Frequently Asked Questions
How much revenue do tattoo artists lose to no-shows?
Most tattoo artists report losing $1,000-$5,000 per month to no-shows and last-minute cancellations. A website with online booking and a deposit system eliminates the majority of no-shows. When a client puts down a $50-$100 deposit during booking, they show up. The deposit does not just protect your time. It filters out the people who were never serious about the appointment in the first place.
Can I just use Instagram as my tattoo portfolio?
You can, but you are building your business on rented land. Instagram controls your reach through its algorithm, can disable your account without warning, and does not let you organize your portfolio by style. A website you own lets you curate your best work by category, control the viewing experience, collect deposits through online booking, and rank in Google for local tattoo searches. Instagram is a marketing channel. Your website is your business foundation.
How much does a tattoo cost on average?
Small tattoos like lettering or simple designs start around $80 at most shops. The typical tattoo session runs $200-$350 depending on size, detail, and the artist's hourly rate. Large-scale work like sleeves, back pieces, and full leg pieces range from $3,000 to $8,000 or more, usually done across multiple sessions. Artists with strong portfolios and established reputations command higher rates, which is exactly why a professional portfolio website matters.

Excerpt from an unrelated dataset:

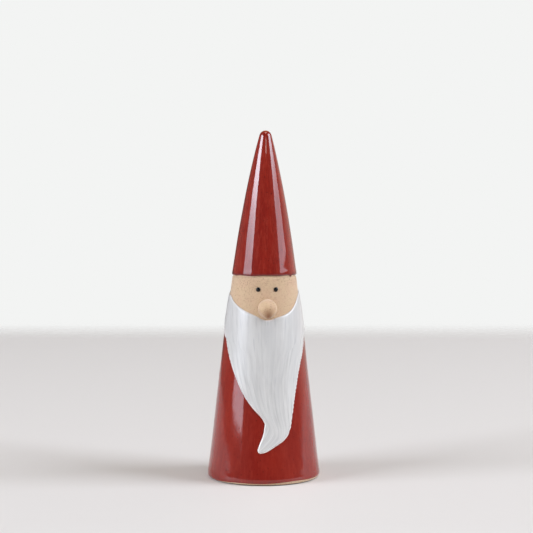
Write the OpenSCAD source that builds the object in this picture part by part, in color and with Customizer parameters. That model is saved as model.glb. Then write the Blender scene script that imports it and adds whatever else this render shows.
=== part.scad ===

Should I use Vagaro, Square, or Tattoo Studio Pro for booking?
These platforms work for booking, but they own the client relationship and take a percentage or monthly fee. Vagaro charges $25-$85 per month plus processing fees. Square Appointments takes 2.6% plus 10 cents per transaction. Tattoo Studio Pro locks your client data inside their system. A website with its own booking form and a simple payment processor like Stripe gives you full control over your client list, your booking flow, and your deposits without a platform skimming off every transaction.